- Objective: Make an exact copy of the listing below.

□ □ □ □ □ □ □

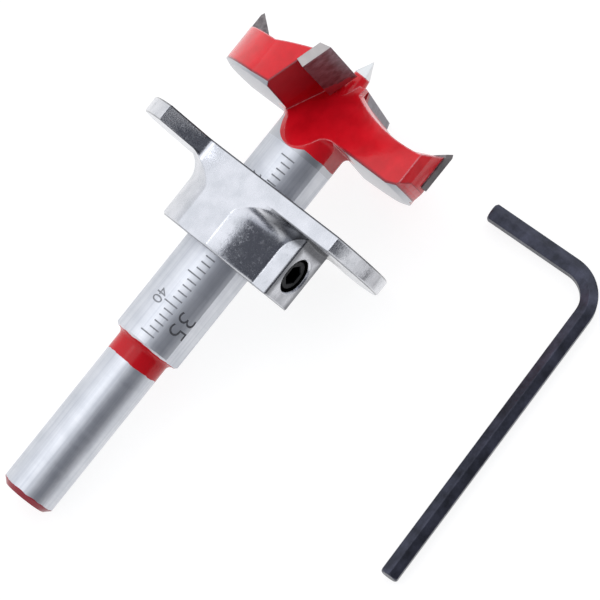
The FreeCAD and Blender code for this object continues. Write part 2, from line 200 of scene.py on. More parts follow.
joints = {joint["name"]: joint for joint in frame["joints"]}
mounts = {mount["name"]: mount for mount in frame["record"]["mounts"]}
nodes = frame["nodes"]

tool_axis = Vector(joints["collar_slide"]["axis"]).normalized()
screw_axis = Vector(joints["screw_travel"]["axis"]).normalized()
shoulder = Vector(mounts["shank"]["pos_m"]) + tool_axis * shank_mount_depth * MM


def tool_frame():
    """Matrix from the tool's own frame, in metres, to the frame of the model."""
    across = tool_axis.cross(screw_axis)
    turn = math.radians(90 - screw_bearing)
    x_axis = screw_axis * math.cos(turn) + across * math.sin(turn)
    y_axis = tool_axis.cross(x_axis)
    axes = Matrix((x_axis, y_axis, tool_axis)).transposed()
    return Matrix.Translation(shoulder) @ axes.to_4x4()


tool_matrix = tool_frame()
tool_rotation = tool_matrix.to_euler()


def bearing_vector(bearing):
    angle = math.radians(bearing)
    return Vector((math.sin(angle), -math.cos(angle), 0))


def metres(pair):
    """A pair of lengths in millimetres, as metres."""
    return pair[0] * MM, pair[1] * MM


def radians(pair):
    """A pair of bearings in degrees, as radians."""
    return math.radians(pair[0]), math.radians(pair[1])


# Colours and nodes

def linear(hex_colour):
    """An sRGB hex colour as linear red, green, blue and alpha."""
    channels = []
    for start in (1, 3, 5):
        value = int(hex_colour[start:start + 2], 16) / 255
        if value <= 0.04045:
            channels.append(value / 12.92)
        else:
            channels.append(((value + 0.055) / 1.055) ** 2.4)
    return (*channels, 1.0)


def give(tree, node, values):
    """Gives a node's inputs, by name or by number, a value or a link.

    A node given as a value stands for its first output in use.
    """
    for key, value in values.items():
        if isinstance(value, bpy.types.Node):
            value = next(output for output in value.outputs if output.enabled)
        if isinstance(value, bpy.types.NodeSocket):
            tree.links.new(value, node.inputs[key])
        else:
            node.inputs[key].default_value = value


def add(tree, kind, *values, named=None, **settings):
    """Adds a node with its settings and links.

    The plain values go to its inputs in use from the top down, and the others go by name.
    """
    node = tree.nodes.new(kind)
    for name, value in settings.items():
        setattr(node, name, value)
    in_use = [number for number, socket in enumerate(node.inputs) if socket.enabled]
    give(tree, node, dict(zip(in_use, values)))
    give(tree, node, named or {})
    return node


def overlap(tree, first, *others):
    """Where all of these masks meet, which is their product."""
    for mask in others:
        first = add(tree, MATH, first, mask, operation="MULTIPLY")
    return first


def any_of(tree, first, *others):
    """Where there is any of these masks, which is the largest of them."""
    for mask in others:
        first = add(tree, MATH, first, mask, operation="MAXIMUM")
    return first


def new_material(name):
    material = bpy.data.materials.new(name)
    material.use_nodes = True
    tree = material.node_tree
    shader = tree.nodes["Principled BSDF"]
    return material, tree, shader


# What the materials read from a piece

def tool_place(tree):
    """The point in the tool's frame: Z is the height above the shoulder, in metres."""
    point = add(tree, "ShaderNodeTexCoord").outputs["Object"]
    return add(tree, "ShaderNodeMapping", point, shoulder, tool_rotation, vector_type="TEXTURE")


def away_from(tree, start, axis):
    """The vector from an axis of the model straight out to this point."""
    point = add(tree, "ShaderNodeTexCoord").outputs["Object"]
    reach = add(tree, VECTOR_MATH, point, start, operation="SUBTRACT")
    along = add(tree, VECTOR_MATH, reach, axis, operation="PROJECT")
    return add(tree, VECTOR_MATH, reach, along, operation="SUBTRACT")


def tool_radius(tree):
    """How far this point is from the tool's axis."""
    return add(tree, VECTOR_MATH, away_from(tree, shoulder, tool_axis), operation="LENGTH")


def outward(tree):
    """The unit direction from the tool's axis to this point."""
    return add(tree, VECTOR_MATH, away_from(tree, shoulder, tool_axis), operation="NORMALIZE")


def facing(tree, direction):
    """How far the face looks along a unit direction: 1 along it, 0 square to it, -1 away."""
    face = add(tree, "ShaderNodeNewGeometry").outputs["True Normal"]
    return add(tree, VECTOR_MATH, face, direction, operation="DOT_PRODUCT")


def grain(tree, place, across, stretch=(1, 1, 1), detail=2.0, roughness=0.5):
    """Noise with grains about this many millimetres across, longer where stretch is over 1."""
    scale = Vector([1 / (across * MM * share) for share in stretch])
    scaled = add(tree, VECTOR_MATH, place, scale, operation="MULTIPLY")
    return add(
        tree,
        "ShaderNodeTexNoise",
        named={"Vector": scaled, "Scale": 1.0, "Detail": detail, "Roughness": roughness},
    )


def relief(tree, shader, height, depth, rounding):
    """Fine relief this many millimetres deep, on edges that look rounded by a radius in metres."""
    rounded = add(tree, "ShaderNodeBevel", rounding, samples=6)
    bump = add(
        tree,
        "ShaderNodeBump",
        named={"Height": height, "Strength": 1.0, "Distance": depth * MM, "Normal": rounded},
    )
    give(tree, shader, {"Normal": bump})


# Materials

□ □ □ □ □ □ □

- Task result:
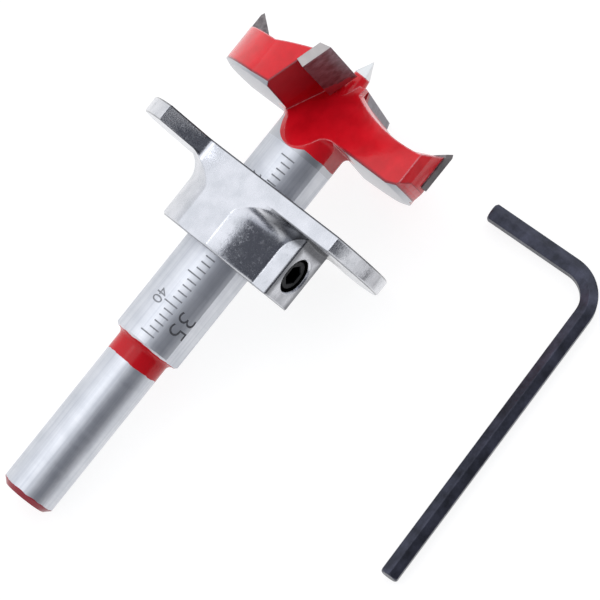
The FreeCAD and Blender code for this object continues. Write part 2, from line 200 of scene.py on. More parts follow.
joints = {joint["name"]: joint for joint in frame["joints"]}
mounts = {mount["name"]: mount for mount in frame["record"]["mounts"]}
nodes = frame["nodes"]

tool_axis = Vector(joints["collar_slide"]["axis"]).normalized()
screw_axis = Vector(joints["screw_travel"]["axis"]).normalized()
shoulder = Vector(mounts["shank"]["pos_m"]) + tool_axis * shank_mount_depth * MM


def tool_frame():
    """Matrix from the tool's own frame, in metres, to the frame of the model."""
    across = tool_axis.cross(screw_axis)
    turn = math.radians(90 - screw_bearing)
    x_axis = screw_axis * math.cos(turn) + across * math.sin(turn)
    y_axis = tool_axis.cross(x_axis)
    axes = Matrix((x_axis, y_axis, tool_axis)).transposed()
    return Matrix.Translation(shoulder) @ axes.to_4x4()


tool_matrix = tool_frame()
tool_rotation = tool_matrix.to_euler()


def bearing_vector(bearing):
    angle = math.radians(bearing)
    return Vector((math.sin(angle), -math.cos(angle), 0))


def metres(pair):
    """A pair of lengths in millimetres, as metres."""
    return pair[0] * MM, pair[1] * MM


def radians(pair):
    """A pair of bearings in degrees, as radians."""
    return math.radians(pair[0]), math.radians(pair[1])


# Colours and nodes

def linear(hex_colour):
    """An sRGB hex colour as linear red, green, blue and alpha."""
    channels = []
    for start in (1, 3, 5):
        value = int(hex_colour[start:start + 2], 16) / 255
        if value <= 0.04045:
            channels.append(value / 12.92)
        else:
            channels.append(((value + 0.055) / 1.055) ** 2.4)
    return (*channels, 1.0)


def give(tree, node, values):
    """Gives a node's inputs, by name or by number, a value or a link.

    A node given as a value stands for its first output in use.
    """
    for key, value in values.items():
        if isinstance(value, bpy.types.Node):
            value = next(output for output in value.outputs if output.enabled)
        if isinstance(value, bpy.types.NodeSocket):
            tree.links.new(value, node.inputs[key])
        else:
            node.inputs[key].default_value = value


def add(tree, kind, *values, named=None, **settings):
    """Adds a node with its settings and links.

    The plain values go to its inputs in use from the top down, and the others go by name.
    """
    node = tree.nodes.new(kind)
    for name, value in settings.items():
        setattr(node, name, value)
    in_use = [number for number, socket in enumerate(node.inputs) if socket.enabled]
    give(tree, node, dict(zip(in_use, values)))
    give(tree, node, named or {})
    return node


def overlap(tree, first, *others):
    """Where all of these masks meet, which is their product."""
    for mask in others:
        first = add(tree, MATH, first, mask, operation="MULTIPLY")
    return first


def any_of(tree, first, *others):
    """Where there is any of these masks, which is the largest of them."""
    for mask in others:
        first = add(tree, MATH, first, mask, operation="MAXIMUM")
    return first


def new_material(name):
    material = bpy.data.materials.new(name)
    material.use_nodes = True
    tree = material.node_tree
    shader = tree.nodes["Principled BSDF"]
    return material, tree, shader


# What the materials read from a piece

def tool_place(tree):
    """The point in the tool's frame: Z is the height above the shoulder, in metres."""
    point = add(tree, "ShaderNodeTexCoord").outputs["Object"]
    return add(tree, "ShaderNodeMapping", point, shoulder, tool_rotation, vector_type="TEXTURE")


def away_from(tree, start, axis):
    """The vector from an axis of the model straight out to this point."""
    point = add(tree, "ShaderNodeTexCoord").outputs["Object"]
    reach = add(tree, VECTOR_MATH, point, start, operation="SUBTRACT")
    along = add(tree, VECTOR_MATH, reach, axis, operation="PROJECT")
    return add(tree, VECTOR_MATH, reach, along, operation="SUBTRACT")


def tool_radius(tree):
    """How far this point is from the tool's axis."""
    return add(tree, VECTOR_MATH, away_from(tree, shoulder, tool_axis), operation="LENGTH")


def outward(tree):
    """The unit direction from the tool's axis to this point."""
    return add(tree, VECTOR_MATH, away_from(tree, shoulder, tool_axis), operation="NORMALIZE")


def facing(tree, direction):
    """How far the face looks along a unit direction: 1 along it, 0 square to it, -1 away."""
    face = add(tree, "ShaderNodeNewGeometry").outputs["True Normal"]
    return add(tree, VECTOR_MATH, face, direction, operation="DOT_PRODUCT")


def grain(tree, place, across, stretch=(1, 1, 1), detail=2.0, roughness=0.5):
    """Noise with grains about this many millimetres across, longer where stretch is over 1."""
    scale = Vector([1 / (across * MM * share) for share in stretch])
    scaled = add(tree, VECTOR_MATH, place, scale, operation="MULTIPLY")
    return add(
        tree,
        "ShaderNodeTexNoise",
        named={"Vector": scaled, "Scale": 1.0, "Detail": detail, "Roughness": roughness},
    )


def relief(tree, shader, height, depth, rounding):
    """Fine relief this many millimetres deep, on edges that look rounded by a radius in metres."""
    rounded = add(tree, "ShaderNodeBevel", rounding, samples=6)
    bump = add(
        tree,
        "ShaderNodeBump",
        named={"Height": height, "Strength": 1.0, "Distance": depth * MM, "Normal": rounded},
    )
    give(tree, shader, {"Normal": bump})


# Materials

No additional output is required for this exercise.